Worth the Investment
It can be risky going forward on a new product. Success is never guaranteed, and while a product might sound perfect on paper, the reality of the development process might prove otherwise. There is no hard-and-fast rule of what is always worth the investment vs. what is never worth the investment, and experts agree that everyone involved has to take a close look at their company’s needs and wants before tackling a new product’s development.
“It depends on your perspective, and what drives your business,” LPK’s Best says. “Some companies have a constant drive around efficiency, and real innovation is more clearly focused on the effectiveness side of the equation, meaning how you deliver game-changing, positive results, and how you make your consumer or your customer think and interact differently with your brand or product. You can’t pre-judge what innovation is going to look like. Part of innovation is trying a lot of things and keeping what works, and the biggest killer of innovation is expecting that you can get a data proof on it before testing it out on people. You have to figure out what is worth keeping. Relative to your business plan, that’s anything that is going to drive your business, something that is new or differentiated, and creates equity behind the brand.”

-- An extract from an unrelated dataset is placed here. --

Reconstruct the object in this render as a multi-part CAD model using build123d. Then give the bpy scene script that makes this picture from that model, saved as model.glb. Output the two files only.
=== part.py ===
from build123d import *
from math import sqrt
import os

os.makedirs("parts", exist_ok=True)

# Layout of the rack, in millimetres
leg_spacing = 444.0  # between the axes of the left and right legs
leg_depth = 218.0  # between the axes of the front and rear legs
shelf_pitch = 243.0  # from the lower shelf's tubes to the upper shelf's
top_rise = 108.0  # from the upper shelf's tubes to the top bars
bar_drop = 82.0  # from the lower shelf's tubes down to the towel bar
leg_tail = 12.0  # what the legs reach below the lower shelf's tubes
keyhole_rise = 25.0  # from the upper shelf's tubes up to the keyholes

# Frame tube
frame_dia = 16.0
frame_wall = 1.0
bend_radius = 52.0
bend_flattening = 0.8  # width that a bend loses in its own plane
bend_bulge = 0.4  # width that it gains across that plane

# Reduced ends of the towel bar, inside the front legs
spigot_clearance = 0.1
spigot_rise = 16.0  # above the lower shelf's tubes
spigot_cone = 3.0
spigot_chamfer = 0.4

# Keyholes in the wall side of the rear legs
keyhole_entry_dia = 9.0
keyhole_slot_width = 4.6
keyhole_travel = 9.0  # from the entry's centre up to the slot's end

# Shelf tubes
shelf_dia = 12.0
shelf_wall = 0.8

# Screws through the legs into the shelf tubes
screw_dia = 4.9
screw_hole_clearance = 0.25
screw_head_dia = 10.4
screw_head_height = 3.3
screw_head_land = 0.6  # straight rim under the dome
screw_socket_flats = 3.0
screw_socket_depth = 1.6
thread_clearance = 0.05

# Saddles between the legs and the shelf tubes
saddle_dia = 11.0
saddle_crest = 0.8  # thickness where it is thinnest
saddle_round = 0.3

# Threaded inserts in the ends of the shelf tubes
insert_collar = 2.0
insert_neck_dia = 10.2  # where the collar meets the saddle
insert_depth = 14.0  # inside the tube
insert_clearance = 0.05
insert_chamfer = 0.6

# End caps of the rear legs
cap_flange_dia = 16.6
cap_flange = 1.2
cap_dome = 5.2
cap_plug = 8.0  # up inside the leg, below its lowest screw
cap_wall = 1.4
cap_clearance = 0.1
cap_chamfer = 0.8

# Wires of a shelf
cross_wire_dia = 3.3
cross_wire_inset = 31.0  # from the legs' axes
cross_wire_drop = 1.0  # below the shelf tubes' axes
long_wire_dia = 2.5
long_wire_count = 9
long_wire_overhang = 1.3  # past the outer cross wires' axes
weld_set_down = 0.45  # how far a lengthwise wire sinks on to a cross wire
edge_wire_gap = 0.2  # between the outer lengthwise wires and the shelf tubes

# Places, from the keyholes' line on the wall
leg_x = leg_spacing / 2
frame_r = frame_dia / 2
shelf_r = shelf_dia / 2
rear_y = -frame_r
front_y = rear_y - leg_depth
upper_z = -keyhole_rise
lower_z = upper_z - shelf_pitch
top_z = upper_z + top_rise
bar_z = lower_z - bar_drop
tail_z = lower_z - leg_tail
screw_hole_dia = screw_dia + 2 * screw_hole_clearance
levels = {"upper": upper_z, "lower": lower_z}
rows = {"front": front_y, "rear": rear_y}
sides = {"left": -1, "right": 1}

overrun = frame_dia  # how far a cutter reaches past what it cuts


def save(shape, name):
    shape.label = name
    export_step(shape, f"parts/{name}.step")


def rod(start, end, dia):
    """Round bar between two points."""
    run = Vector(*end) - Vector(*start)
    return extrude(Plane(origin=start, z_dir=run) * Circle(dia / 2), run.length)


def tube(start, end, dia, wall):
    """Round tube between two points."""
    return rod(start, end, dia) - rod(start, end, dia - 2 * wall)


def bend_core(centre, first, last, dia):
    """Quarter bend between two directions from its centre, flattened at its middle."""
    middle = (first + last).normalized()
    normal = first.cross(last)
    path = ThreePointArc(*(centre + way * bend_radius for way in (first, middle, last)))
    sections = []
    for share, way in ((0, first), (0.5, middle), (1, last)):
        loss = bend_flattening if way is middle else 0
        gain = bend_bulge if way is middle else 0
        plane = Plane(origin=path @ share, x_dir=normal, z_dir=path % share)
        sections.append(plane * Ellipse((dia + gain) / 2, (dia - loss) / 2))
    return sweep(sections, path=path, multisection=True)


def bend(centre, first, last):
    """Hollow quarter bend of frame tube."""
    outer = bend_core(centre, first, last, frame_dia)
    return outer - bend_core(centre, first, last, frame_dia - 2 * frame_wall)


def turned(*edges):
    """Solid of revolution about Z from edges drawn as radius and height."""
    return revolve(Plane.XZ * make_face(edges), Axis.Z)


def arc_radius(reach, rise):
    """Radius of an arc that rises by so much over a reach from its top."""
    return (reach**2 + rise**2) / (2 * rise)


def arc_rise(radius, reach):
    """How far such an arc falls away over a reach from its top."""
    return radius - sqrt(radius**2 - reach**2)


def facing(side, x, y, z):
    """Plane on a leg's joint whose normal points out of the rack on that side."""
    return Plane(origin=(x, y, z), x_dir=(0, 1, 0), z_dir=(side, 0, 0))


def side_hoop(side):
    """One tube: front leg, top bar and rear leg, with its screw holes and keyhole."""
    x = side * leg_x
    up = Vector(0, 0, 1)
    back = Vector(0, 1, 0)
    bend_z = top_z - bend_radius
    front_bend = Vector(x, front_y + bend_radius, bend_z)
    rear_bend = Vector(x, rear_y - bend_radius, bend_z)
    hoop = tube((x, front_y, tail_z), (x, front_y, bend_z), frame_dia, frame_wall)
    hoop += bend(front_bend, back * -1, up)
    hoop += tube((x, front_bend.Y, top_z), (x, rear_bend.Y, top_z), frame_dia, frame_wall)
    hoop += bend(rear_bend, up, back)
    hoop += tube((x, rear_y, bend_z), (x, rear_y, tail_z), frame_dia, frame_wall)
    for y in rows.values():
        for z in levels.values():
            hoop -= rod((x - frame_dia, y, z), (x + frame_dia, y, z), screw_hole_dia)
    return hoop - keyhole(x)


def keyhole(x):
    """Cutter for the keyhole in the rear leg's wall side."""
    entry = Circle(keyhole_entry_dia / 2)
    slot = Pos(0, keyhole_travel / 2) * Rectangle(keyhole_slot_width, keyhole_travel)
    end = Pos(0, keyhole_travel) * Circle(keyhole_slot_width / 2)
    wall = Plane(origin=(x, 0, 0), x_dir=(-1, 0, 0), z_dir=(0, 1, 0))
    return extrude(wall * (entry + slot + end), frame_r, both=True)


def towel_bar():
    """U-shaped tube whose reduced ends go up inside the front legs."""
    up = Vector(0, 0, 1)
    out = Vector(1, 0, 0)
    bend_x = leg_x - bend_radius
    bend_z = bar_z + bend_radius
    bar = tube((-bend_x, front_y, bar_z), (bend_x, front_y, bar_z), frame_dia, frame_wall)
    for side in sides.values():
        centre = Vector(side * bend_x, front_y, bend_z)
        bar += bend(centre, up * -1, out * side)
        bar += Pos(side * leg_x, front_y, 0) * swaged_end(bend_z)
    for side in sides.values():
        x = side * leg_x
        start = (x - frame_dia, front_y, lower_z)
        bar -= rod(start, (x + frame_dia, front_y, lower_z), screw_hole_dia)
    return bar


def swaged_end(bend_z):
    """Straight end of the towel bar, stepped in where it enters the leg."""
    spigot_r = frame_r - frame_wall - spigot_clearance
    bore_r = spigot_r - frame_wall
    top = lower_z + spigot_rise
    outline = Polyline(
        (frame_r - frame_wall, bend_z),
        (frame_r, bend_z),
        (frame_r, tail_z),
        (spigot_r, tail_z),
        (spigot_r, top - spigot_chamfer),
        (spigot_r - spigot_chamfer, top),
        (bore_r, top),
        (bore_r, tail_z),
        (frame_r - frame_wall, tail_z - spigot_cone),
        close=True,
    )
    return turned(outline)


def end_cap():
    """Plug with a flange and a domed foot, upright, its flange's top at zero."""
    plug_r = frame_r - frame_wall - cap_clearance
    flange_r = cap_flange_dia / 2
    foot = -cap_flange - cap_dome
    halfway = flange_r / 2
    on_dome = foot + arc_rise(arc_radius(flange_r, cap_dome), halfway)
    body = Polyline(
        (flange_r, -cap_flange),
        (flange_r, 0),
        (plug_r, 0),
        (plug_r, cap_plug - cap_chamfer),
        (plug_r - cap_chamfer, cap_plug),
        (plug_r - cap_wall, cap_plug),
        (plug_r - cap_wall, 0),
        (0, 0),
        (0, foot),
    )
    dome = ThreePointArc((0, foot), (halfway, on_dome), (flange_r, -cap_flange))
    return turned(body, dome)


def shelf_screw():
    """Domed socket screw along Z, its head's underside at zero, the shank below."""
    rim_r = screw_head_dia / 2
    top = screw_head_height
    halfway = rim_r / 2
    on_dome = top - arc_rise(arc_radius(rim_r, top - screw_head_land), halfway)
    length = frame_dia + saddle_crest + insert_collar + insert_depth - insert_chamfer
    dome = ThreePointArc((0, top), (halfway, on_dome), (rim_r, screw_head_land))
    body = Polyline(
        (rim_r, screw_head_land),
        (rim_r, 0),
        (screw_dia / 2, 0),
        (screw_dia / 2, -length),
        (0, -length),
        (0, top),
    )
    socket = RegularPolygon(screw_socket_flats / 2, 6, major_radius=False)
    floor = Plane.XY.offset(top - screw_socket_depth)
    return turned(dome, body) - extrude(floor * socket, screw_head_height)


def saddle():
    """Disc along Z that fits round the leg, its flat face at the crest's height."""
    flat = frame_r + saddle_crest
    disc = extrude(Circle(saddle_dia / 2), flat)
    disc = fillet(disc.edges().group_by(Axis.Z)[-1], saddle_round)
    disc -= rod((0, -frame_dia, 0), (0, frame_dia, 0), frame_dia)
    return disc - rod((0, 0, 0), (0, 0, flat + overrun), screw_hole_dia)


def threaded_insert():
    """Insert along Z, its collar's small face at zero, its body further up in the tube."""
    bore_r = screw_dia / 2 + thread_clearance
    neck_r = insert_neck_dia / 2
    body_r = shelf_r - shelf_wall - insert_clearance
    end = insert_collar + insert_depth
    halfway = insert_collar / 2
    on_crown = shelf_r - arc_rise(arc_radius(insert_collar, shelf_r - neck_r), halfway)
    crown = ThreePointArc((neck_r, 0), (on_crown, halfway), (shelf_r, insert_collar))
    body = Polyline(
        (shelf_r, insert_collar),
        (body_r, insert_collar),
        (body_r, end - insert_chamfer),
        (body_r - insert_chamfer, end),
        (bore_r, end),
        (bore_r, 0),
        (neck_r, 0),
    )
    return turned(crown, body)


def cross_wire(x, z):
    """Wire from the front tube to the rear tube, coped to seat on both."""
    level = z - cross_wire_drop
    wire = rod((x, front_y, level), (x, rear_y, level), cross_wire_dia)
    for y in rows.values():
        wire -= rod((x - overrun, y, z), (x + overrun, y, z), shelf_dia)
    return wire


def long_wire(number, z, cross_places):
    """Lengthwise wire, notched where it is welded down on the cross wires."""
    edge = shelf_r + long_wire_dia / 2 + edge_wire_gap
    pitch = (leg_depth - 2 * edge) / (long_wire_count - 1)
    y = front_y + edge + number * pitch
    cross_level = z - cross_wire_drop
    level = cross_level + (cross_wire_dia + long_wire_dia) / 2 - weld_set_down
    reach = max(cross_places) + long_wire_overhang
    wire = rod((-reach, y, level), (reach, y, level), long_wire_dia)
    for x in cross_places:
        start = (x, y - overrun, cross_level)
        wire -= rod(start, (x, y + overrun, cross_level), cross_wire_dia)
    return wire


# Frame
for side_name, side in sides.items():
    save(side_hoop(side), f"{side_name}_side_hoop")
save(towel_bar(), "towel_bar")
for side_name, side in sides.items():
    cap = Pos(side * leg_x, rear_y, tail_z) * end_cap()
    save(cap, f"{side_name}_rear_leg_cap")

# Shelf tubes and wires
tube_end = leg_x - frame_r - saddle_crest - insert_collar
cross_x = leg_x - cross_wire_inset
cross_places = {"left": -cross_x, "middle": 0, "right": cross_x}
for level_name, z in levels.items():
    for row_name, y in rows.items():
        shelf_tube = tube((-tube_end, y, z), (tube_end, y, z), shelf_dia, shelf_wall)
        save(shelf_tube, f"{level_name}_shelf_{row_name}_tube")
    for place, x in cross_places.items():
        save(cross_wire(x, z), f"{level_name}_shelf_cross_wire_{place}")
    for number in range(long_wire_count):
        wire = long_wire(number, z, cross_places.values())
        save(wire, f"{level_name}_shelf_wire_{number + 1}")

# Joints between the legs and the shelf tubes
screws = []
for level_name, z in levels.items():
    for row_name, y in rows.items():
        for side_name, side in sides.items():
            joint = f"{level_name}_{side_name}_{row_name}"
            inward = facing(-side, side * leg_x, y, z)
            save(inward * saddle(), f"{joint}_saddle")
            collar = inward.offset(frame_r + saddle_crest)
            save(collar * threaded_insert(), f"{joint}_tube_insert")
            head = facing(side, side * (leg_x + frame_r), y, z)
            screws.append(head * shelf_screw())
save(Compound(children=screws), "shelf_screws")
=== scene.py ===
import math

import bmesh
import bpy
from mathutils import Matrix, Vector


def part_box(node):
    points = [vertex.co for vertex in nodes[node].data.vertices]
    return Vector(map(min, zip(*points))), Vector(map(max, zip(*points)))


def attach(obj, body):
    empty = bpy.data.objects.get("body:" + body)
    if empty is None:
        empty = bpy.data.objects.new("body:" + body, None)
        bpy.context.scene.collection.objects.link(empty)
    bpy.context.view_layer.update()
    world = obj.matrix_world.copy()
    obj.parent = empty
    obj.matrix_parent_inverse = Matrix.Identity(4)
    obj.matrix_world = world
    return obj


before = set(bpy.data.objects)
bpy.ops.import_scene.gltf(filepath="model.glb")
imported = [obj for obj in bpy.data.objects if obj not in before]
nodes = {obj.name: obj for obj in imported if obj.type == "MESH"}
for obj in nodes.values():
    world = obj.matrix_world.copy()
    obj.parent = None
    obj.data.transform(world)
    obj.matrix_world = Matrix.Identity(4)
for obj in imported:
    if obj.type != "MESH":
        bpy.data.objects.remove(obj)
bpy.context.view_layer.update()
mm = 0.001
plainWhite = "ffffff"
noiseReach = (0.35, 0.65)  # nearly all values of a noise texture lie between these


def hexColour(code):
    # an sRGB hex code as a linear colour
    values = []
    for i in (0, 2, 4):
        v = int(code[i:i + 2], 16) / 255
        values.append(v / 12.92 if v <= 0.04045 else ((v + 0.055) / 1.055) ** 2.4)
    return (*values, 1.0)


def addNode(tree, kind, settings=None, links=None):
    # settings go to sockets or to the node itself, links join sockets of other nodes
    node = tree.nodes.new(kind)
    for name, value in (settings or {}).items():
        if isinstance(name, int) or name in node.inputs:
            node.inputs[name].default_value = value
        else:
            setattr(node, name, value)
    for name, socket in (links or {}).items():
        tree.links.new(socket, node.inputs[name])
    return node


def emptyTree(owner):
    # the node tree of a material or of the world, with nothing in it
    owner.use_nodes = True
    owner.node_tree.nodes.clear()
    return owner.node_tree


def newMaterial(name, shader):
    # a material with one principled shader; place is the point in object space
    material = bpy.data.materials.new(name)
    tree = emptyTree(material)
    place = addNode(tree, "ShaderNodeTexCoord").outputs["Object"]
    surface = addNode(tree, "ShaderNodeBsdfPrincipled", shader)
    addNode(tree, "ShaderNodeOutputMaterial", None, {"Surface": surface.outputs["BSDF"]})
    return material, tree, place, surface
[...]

“You have to recognize everyone’s expertise,” says Peter Everett, senior design manager at Group 4. “Developing new products can be beneficial to both brand owners and contract manufacturers. Usually depending on how the intellectual property is assigned there is something the contract manufacturer can offer as a service going forward, even if that didn’t succeed for a particular brand or application.”
An important thing to keep in mind is that in contract manufacturing being an innovator isn’t a one-shot deal. No one likes to be a one-hit wonder, but without continued drive and thoughts toward the future, that’s exactly what can happen.

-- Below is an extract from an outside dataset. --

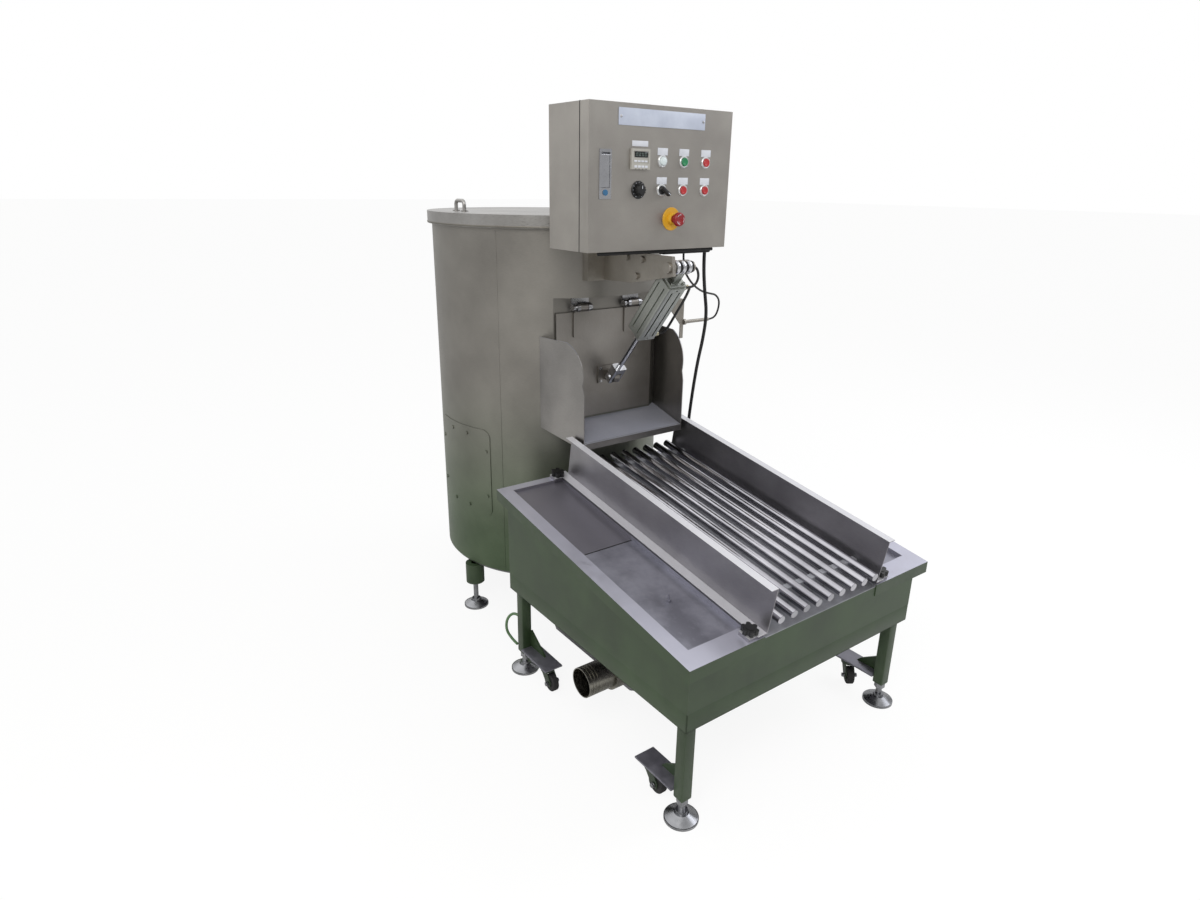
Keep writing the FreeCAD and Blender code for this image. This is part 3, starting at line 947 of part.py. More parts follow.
N_DIR = V(0, -math.sin(SLOPE_A), math.cos(SLOPE_A))
KNOB_S = (20.0, RIM_LEN - 8.0)
guide = guide_shape()
spacers = []
knobs = []
for sx in (-1, 1):
    for s in KNOB_S:
        y, z = tilt(s, 0)
        base = V(sx * KNOB_X, y, z)
        block = tilted(-15, 15, s - 15, s + 15, -1.0, GUIDE_LIFT)
        block.translate(V(sx * (KNOB_X + 1), 0, 0))
        block = block.cut(slab(-RIM_HALF, RIM_HALF, TABLE_Y0 - 20, TABLE_Y1 + 20, -40, 0))
        spacers.append(block.cut(cyl(4 + FIT, 20, base - N_DIR * 5, N_DIR)))
        at = base + N_DIR * (GUIDE_LIFT + GUIDE_T + GAP)
        hub = cyl(10, 16, at, N_DIR)
        lobes = []
        for k in range(6):
            arm_a = math.radians(60 * k)
            lobe = cyl(5.5, 12, at + V(14.5 * math.cos(arm_a), 0, 0) + V(0, math.cos(SLOPE_A), math.sin(SLOPE_A)) *
                       (14.5 * math.sin(arm_a)) + N_DIR * 3, N_DIR)
            lobes.append(lobe)
        knob = hub.fuse(lobes + [cyl(14, 12, at + N_DIR * 3, N_DIR)])
        knob = knob.fuse(cyl(4 - FIT, GUIDE_LIFT + GUIDE_T + GAP - 0.5, base + N_DIR * 0.5, N_DIR)).removeSplitter()
        knobs.append(knob)
save("star_knobs", group(knobs))
save("guides", group([guide, mirror_x(guide)] + spacers))

# Earth lead at the rear left leg
lx, ly = leg_at[1]
ez = 150.0
face = V(lx, ly + LEG, ez)
lead_pts = [face + V(25, 0, 10), face + V(25, 30.5, 10), face + V(10, 50.5, -14), face + V(5, 50.5, -52)]
lead_pts += [face + V(14, 30.5, -78), face + V(14, 0, -78)]
cord("earth_lead", lead_pts, 4.0)
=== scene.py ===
from math import cos, pi, radians, sin

import bmesh
import bpy
from mathutils import Matrix, Vector


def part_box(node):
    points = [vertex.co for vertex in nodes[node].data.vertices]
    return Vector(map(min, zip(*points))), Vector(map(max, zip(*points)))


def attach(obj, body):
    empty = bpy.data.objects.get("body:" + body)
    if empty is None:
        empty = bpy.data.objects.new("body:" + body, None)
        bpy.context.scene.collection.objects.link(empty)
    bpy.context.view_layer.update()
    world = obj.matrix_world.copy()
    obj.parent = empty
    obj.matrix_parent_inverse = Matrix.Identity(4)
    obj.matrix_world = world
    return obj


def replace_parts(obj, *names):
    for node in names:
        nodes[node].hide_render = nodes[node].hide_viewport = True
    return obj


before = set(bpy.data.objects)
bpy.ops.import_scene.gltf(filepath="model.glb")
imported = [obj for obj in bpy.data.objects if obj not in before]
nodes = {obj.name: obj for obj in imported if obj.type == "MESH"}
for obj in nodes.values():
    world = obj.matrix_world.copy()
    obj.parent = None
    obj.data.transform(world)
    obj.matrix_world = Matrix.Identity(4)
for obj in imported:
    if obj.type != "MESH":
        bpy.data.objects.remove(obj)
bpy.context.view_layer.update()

# The room: a pale floor, two soft lamps, and a camera 1.35 m high to the left of the table's front.
# Shiny faces see the world darker near the floor and brighter toward BRIGHT_SIDE. The machine's
# middle plane lies MIDDLE to the right of the frame's origin.
MIDDLE = 0.005
CAMERA_AT = Vector((-1.341, -1.72153, 1.35))
YAW, PITCH, ROLL = radians(36.12), radians(19.27), radians(0.82)
FOCAL_PX, PHOTO_PX, SENSOR_MM = 760, 1200, 36.0
BRIGHT_SIDE = (-0.55, 0.83, 0.1)
SEEN_LEVEL, DULL_LEVEL = 1.0, 0.62
GLOSS_LOW, GLOSS_HIGH = 0.38, 1.0
SIDE_DIM, SIDE_BRIGHT = 0.92, 1.62
FLOOR_HALF, FLOOR_GLOW, GLOW_SHARE = 60, 1.03, 0.86


def linear(code):
    parts = [int(code[i:i + 2], 16) / 255 for i in (1, 3, 5)]
    return tuple(c / 12.92 if c <= 0.04045 else ((c + 0.055) / 1.055) ** 2.4 for c in parts) + (1.0,)


def add(tree, kind, settings=None, **inputs):
    made = tree.nodes.new(kind)
    for key, value in (settings or {}).items():
        setattr(made, key, value)
    for key, value in inputs.items():
        name = key.replace("_", " ")
        by_number = key.startswith("in") and key[2:].isdigit()
        socket = made.inputs[int(key[2:])] if by_number else made.inputs[name]
        if isinstance(value, bpy.types.NodeSocket):
            tree.links.new(value, socket)
        else:
            socket.default_value = value
    return made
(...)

“It’s important to take a long look at how they’re going to stand as a leader longer,” Best says. “They tend to be very short-term, profit-focused, and that makes them vulnerable in the marketplace to innovators who will invest. Once you grow and become large you make yourself a target for people who will innovate around you. Once you’re in a leadership position, you need to continue to lead. If you choose to be an innovator, you have to stay on that course. Otherwise you’ll go the way of a lot of brands or businesses that simply recede and sink to the bottom of the marketplace. It’s a constant challenge around what you’re going to do to lead, whether you’re on the branding side or the manufacturing side.”
New Machine-ations
You can’t put a price on new product innovation, but you can put a price on the machinery that helps create the new products.
“If you ask the brands who stands to make the greatest long-term gain from this, they are the ones who, from a principal standpoint, own the risk, and should make the investment in the equipment,” Best says. “If I want to grow my business, it’s up to me to grow my business. The other side of that, though, is that brand owners will tell their contract manufacturers that if they want to keep producing for them, they’ll invest as a partner.”

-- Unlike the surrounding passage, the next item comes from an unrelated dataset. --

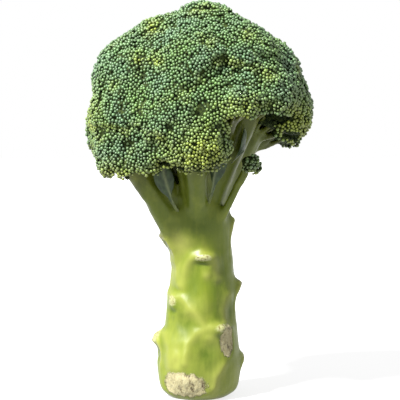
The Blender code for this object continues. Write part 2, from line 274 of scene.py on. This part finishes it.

Smart contract manufacturers know that putting in at least some investment is going to be better in the long run. “There are entrepreneurs out there on both sides of the table who are investing for their future benefits,” Best notes. “And if manufacturers don’t invest in technology innovations that make them more flexible, more viable, and improve their efficiency, someone else will innovate in their market space.”
But just because investment in new equipment on the contractor’s side can be a boon, doesn’t mean that it should be done. As Haney PRC’s Gislason explains, if a manufacturer has only a single client with a certain equipment need, then the investment probably isn’t worth it. But if new equipment would be useful with other clients of the contract manufacturer, then recognizing the trend at hand and making the investment from the manufacturer’s end is a safe option.
“A partnership really needs to be there when you’re talking about your client relationships,” Gislason says. “If I’m a contract manufacturer, and I don’t have strong relationships, I’m going to be ponying up a lot of capital.” He adds that in today’s contract manufacturing environment, more contractors are willing to make the investment in equipment, but only if there are guarantees in place.
“A lot of times contract manufacturers will agree to make a million-dollar investment, but in return they want five years’ worth of the volume of the brand owner. It’s one of all sorts of vehicles you can put in place to deal with capital issues,” Gislason notes. “It’s a shared risk,” he adds. “Most of the innovation that consumer packaged goods companies are coming to contract manufacturers with is not a commodity by definition. It’s a new innovation; a lot of times brand owners want exclusivity over it, whether it’s the bottle shape or a package design. And sometimes that investment can’t be completely shouldered by the contract manufacturer because it’s specific for that application, and that’s where the partnership comes in.”
The level of success from investing in, developing and producing new products that will bring equity to brand owners and continued business to contract manufactures can’t be defined by a dollar figure. Profits will vary wildly for a successful new product, depending on the level of innovation, volume and many more factors. Some new product innovations prove to be gigantic and life-changing, such as a new way to clean, and some are simply as incremental as a new reclosable feature on an existing product. Whichever way innovation manifests itself, both brand owners and contract manufacturers know that new products are not serendipitous, they are necessary for continued progress.